The conclusion is clear: Social Security is a much worse way to provide for your retirement than private stock-market investments -- even during the worst bear market in half a century.

So why is everyone afraid to suggest privatization? Why won't Republicans take advantage of this golden opportunity?

The problem is that benefiting from stock market investment has some conditions. An investor has to make choices and acquire some elementary knowledge about how to manage his assets. He has to be careful, for example, to keep some of his savings in more stable securities, like bonds, rather than putting it all into the stock market. He has to make sure his investments are diversified -- that he doesn't risk all of his money on speculative technology stocks or on a single company (like the workers who lost their entire life savings when Enron collapsed). In short, a stock-market investor must take responsibility for his own future.

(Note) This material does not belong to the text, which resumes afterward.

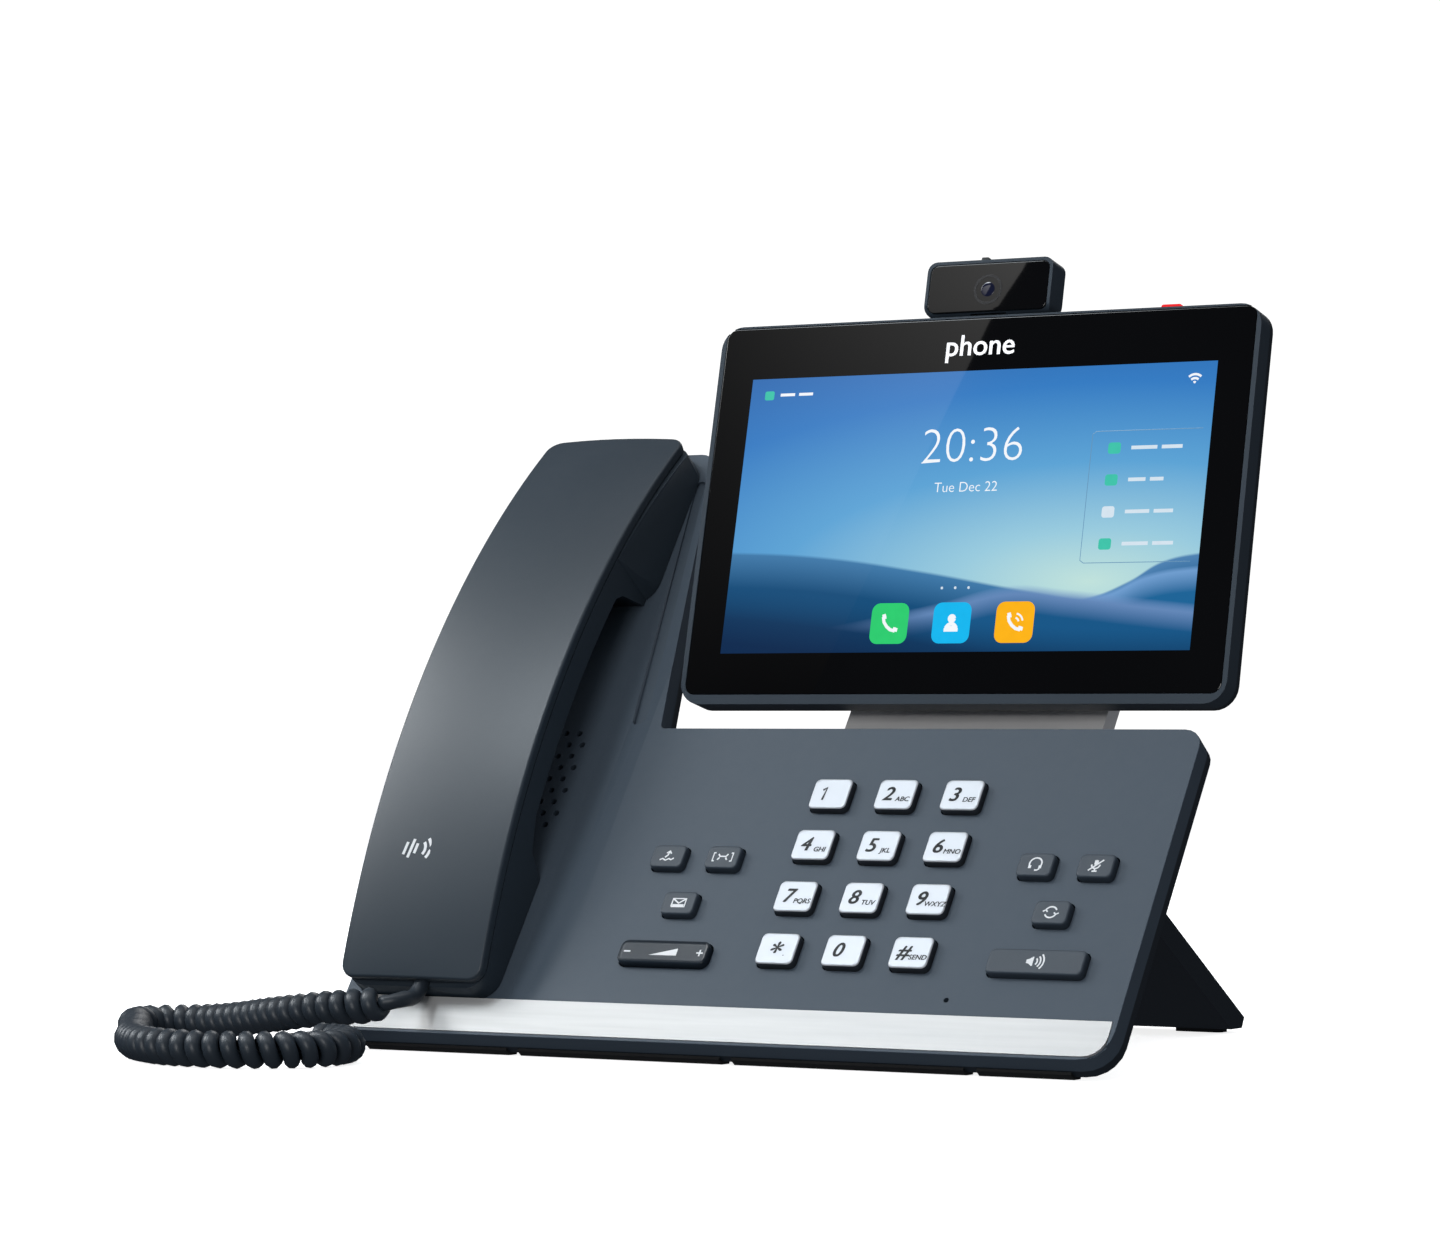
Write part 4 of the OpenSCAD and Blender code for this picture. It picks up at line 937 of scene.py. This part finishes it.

This is what Republicans are afraid to say. They promote privatization, not as an alternative to government handouts, but as a substitute for them, as if private investment accounts are just a different means by which society can assure everyone a guaranteed minimum income, regardless of his choices. So they can't admit that the market sometimes goes down.

But the promise of a life free from thought, effort, risk or responsibility is an illusion -- an illusion that will come crashing down, in the long term, when Social Security goes bankrupt. And the bursting of that bubble will be far more damaging than any bear market on Wall Street.